When accounting for all available shells in LEO, the theoretical maximum capacity is approximately 240,000 satellites. This creates a significant problem for companies envisioning “mega-constellations” of a million units to support orbital computing. For such a scale to perform, the entire network would likely need to be managed by a single entity to ensure satellites can communicate and maneuver around one another effectively.
Safety margins are also a critical constraint. To allow spacecraft to move between orbits or safely de-orbit at the end of their life cycles, gaps of at least 10 kilometers must be maintained between satellites. While tightly packed constellations like SpaceX’s Starlink can manage this through inter-satellite communication, a fragmented ecosystem of competing orbital data centers could lead to a chaotic and dangerous traffic environment.
Mitigating the debris dilemma
Even if the traffic is managed, the physical environment remains hostile. Large-scale data centers would require massive solar arrays—hundreds of square meters in size—to power high-performance computing clusters. These arrays are highly susceptible to damage from meteorites and small pieces of space debris, which can degrade performance over time and create further fragments of junk in orbit.
The environmental impact extends beyond the vacuum of space. Hardware in orbit eventually fails or becomes obsolete, necessitating regular upgrades. If a company were to replace a million satellites every five years, the volume of reentry debris would skyrocket. Astronomers have warned that this could increase the rate of debris falling back into the atmosphere from a few pieces per day to roughly one every three minutes.
This constant rain of incinerating metal is not just a tracking nuisance. Some scientists express concern that the resulting atmospheric pollution could damage the ozone layer and disrupt Earth’s thermal balance, effectively trading a terrestrial environmental crisis for an atmospheric one.
The economics of the launch
For orbital data centers to be financially sustainable, the cost of getting hardware into space must plummet. The return on investment depends entirely on the lifespan of the hardware versus the cost of the launch. Currently, the industry is looking toward “mega-rockets” to bridge this gap.
SpaceX is banking on the Starship system, which is designed to carry up to six times the payload of the Falcon 9, the current industry workhorse. This increase in capacity is essential because the sheer weight of server racks, cooling systems, and power shielding would be prohibitively expensive on smaller launchers. This need for heavy-lift capability is a global trend; a study by Thales Alenia Space concluded that for Europe to compete in the orbital data center market, it would need to develop a launcher with similar potency.
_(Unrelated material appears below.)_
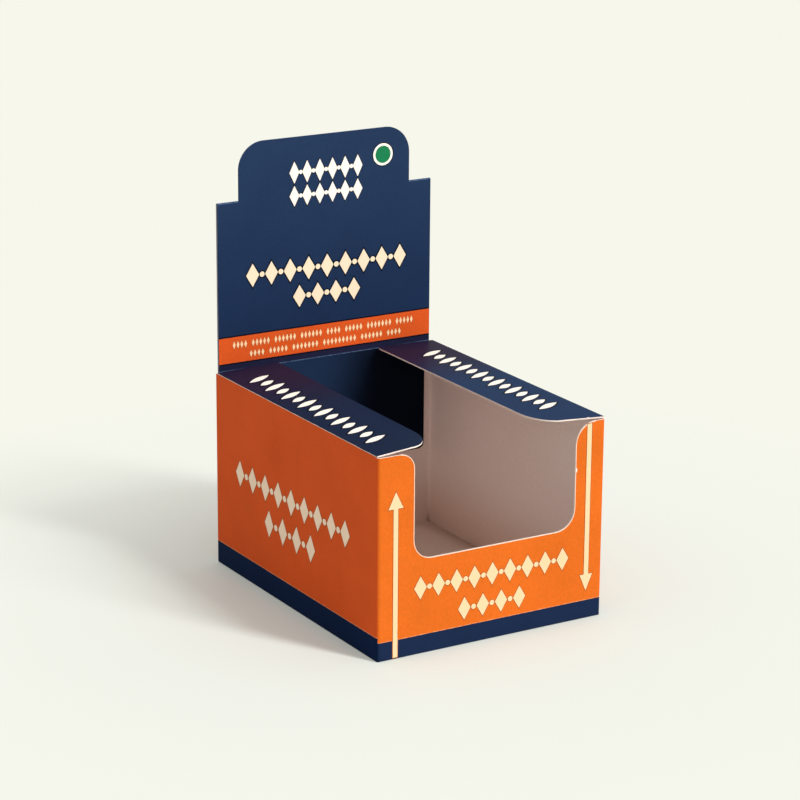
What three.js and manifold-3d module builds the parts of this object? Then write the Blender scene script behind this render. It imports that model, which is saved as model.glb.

| Requirement | Current Standard (Falcon 9) | Future Target (Starship/Mega-Rockets) |
|---|---|---|
| Payload Capacity | Moderate | Up to 6x increase |
| Infrastructure Goal | Small Satellite Deployment | Large-Scale Data Center Components |
| Deployment Style | Single-Launch Satellites | Multi-Launch Orbital Assembly |
The necessity of orbital assembly
The final hurdle is a physical one: a fully functional orbital data center is simply too large to fit inside any existing rocket fairing. Even the largest mega-rockets cannot launch a completed data center in one piece.
Which means the industry must move toward in-orbit assembly. This shift requires advanced autonomous robotic systems capable of precision docking, welding, and wiring in a zero-gravity environment—technology that does not yet exist for commercial use. While several companies have conducted Earth-based tests with precursor robotic systems, these remain prototypes.
The transition from “launch and leave” to “assemble and maintain” represents a fundamental shift in how we view space infrastructure. Until robots can reliably build and repair server arrays in the void, the dream of a space-based cloud remains a blueprint rather than a reality.
The next major checkpoint for this technology will be the continued flight testing of the Starship system and the subsequent results of orbital robotics trials. As these platforms prove their reliability, the industry will move closer to determining if the cost of assembly outweighs the benefits of an orbital cloud.